FIXME(dold): However, that does not really cover the user case where the merchant charges fees and the user has to pay for that. So in theory we could have a mode that withdraws enough to pay for some particular claimed order, but IMHO that's overkill.

For deposits:

* ``max-mode``: The instructed amount is ignored (can be zero in the request), and all coins are spent
* ``raw-mode`` (default): The instructed amount is what will be paid to the "merchant" (or the customer's bank account), ignoring wire fees
* ``effective-mode``: The instructed amount is how the wallet's balance will be affected. Difficult to compute accurately because refresh is involved.

For peer-push-debit:

* ``raw-mode`` (default): The instructed amount is what will be paid, deposit fees are covered by the sender, withdrawal fees from the reserve by the receiver
* ``effective-mode``: Instructed amount is the effect on the material balance. Difficult to compute accurately because refresh is involved.
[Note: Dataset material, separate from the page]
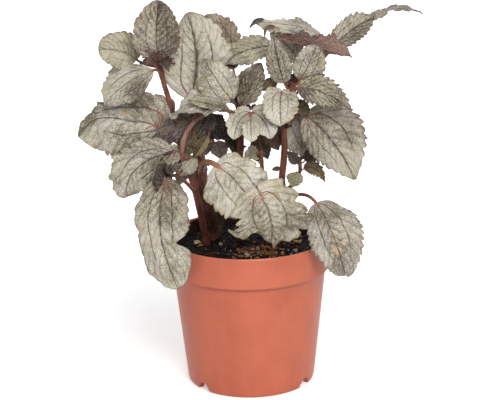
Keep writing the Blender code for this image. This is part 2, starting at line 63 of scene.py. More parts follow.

FIXME(dold): Should we also have a mode where withdrawal fees are covered by the side that does peer-push-debit? However, that assumes the other party has the same withdrawal coin selection algorithm

For peer-pull-credit:

* ``raw-mode`` (default): Amount that the other party has to put in the reserve, where the other party has to pay deposit fees
* ``effective-mode``: Amount that be added to on the initiator's balance

Balances
--------

The following types of balances are defined:

- ``available``: Balance that the wallet believes will certainly be available
  for spending, modulo any failures of the exchange or double spending issues.
  This includes available coins *not* allocated to any
  spending/refresh/... operation. Pending withdrawals are *not* counted
  towards this balance, because they are not certain to succeed.
  Pending refreshes *are* counted towards this balance.
  This balance type is nice to show to the user, because it does not
  temporarily decrease after payment when we are waiting for refreshes

- ``material``: Balance that the wallet believes it could spend *right now*,
  without waiting for any operations to complete.
  This balance type is important when showing "insufficient balance" error messages.

- ``age-acceptable``: Subset of the material balance that can be spent
  with age restrictions applied.

- ``merchant-acceptable``: Subset of the material balance that can be spent with a particular
  merchant (restricted via min age, exchange, auditor, wire_method).

- ``merchant-depositable``: Subset of the merchant-acceptable balance that the merchant
  can accept via their supported wire methods.

Balance Mismatch
----------------

The wallet uses the following terminology when an operation can't succeed
because the balance is too low, even though the instructed amount 

- "fee-gap-estimate": Additional (material) balance that the wallet estimates it
  still needs for the operation to succeed.

  - This value is an estimated, because newly withdrawn coins might have different fees.
  - This value is specified *per exchange*, because each exchange has different fees.

FIXME(dold): Should we specify an upper-bound fee-gap-estimate to simplify it for the UIs?


Discussion / Q&A
================

(This should be filled in with results from discussions on mailing lists / personal communication.)